En la guerra lo vieron
las ciudades quebradas
extraer del escombro
la esperanza,
refundirla de nuevo,
hacerla acero,
y atacar con sus rayos
destruyendo
la fortificación de las tinieblas.
Pero también ayudó a los manzanos
de Siberia
a dar sus frutas bajo la tormenta.
Enseñó a todos
a crecer, a crecer,
a plantas y metales,
a criaturas y ríos
les enseñó a crecer,
a dar frutos y fuego.
Les enseñó la Paz
y así detuvo
con su pecho extendido
los lobos de la guerra.
Frente al mar de la Isla Negra, en la mañana,
icé a media asta la bandera de Chile.
Estaba solitaria la costa y una niebla de plata
se mezclaba a la espuma solemne del océano.

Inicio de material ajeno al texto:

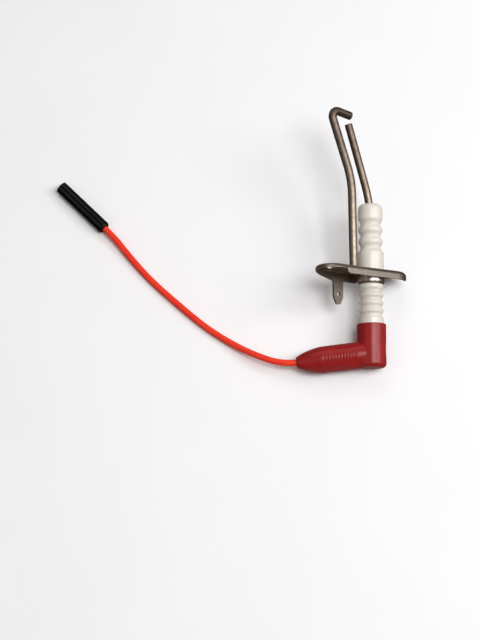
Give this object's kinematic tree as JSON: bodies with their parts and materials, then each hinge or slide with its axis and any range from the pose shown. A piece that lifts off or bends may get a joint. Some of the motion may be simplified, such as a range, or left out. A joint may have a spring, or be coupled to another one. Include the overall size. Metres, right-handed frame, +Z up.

A mitad de su mástil, en el campo de azul,
la estrella solitaria de mi patria
parecía una lágrima entre el cielo y la tierra.

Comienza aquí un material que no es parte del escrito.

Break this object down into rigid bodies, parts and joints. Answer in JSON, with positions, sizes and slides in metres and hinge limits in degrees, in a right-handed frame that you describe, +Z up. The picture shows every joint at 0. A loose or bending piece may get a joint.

Pasó un hombre del pueblo, saludó comprendiendo,
y se sacó el sombrero.
Vino un muchacho y me estrechó la mano.
Más tarde el pescador de erizos, el viejo buzo
y poeta,
Gonzalito, se acercó a acompañarme bajo la bandera.
«Era más sabio que todos los hombres juntos», me dijo
mirando el mar con sus viejos ojos, con los viejos
ojos del pueblo.
Y luego por largo rato no dijimos nada.
Una ola
estremeció las piedras de la orilla.
«Pero Malenkov ahora continuará su obra», prosiguió
levantándose el pobre pescador de chaqueta raída.
Yo lo miré sorprendido pensando: ¿Cómo, cómo lo sabe?
¿De dónde, en esta costa solitaria?
Y comprendí que el mar se lo había enseñado.
Y allí velamos juntos, un poeta,
un pescador y el mar
al Capitán lejano que al entrar en la muerte
dejó a todos los pueblos, como herencia, su vida.
El menú, creo, debe reflejar no sólo el poema sino la obra del gran Padrecito Stalin. Se me ocurre una cena de tres platos (hay que ser sobrios):
Entrada
Caviar raro del mar Caspio y blinis, a la Nomenklatura
(buen vodka helado)
Primer plato
Salchicha polaca a la Ribbentrop-Molotov; es decir, media rodaja por comensal.
(Vinagre sintético)
Postre
Dúo de helados de papa y de morcilla, a la siberiana, con guarnición de alambre de púas.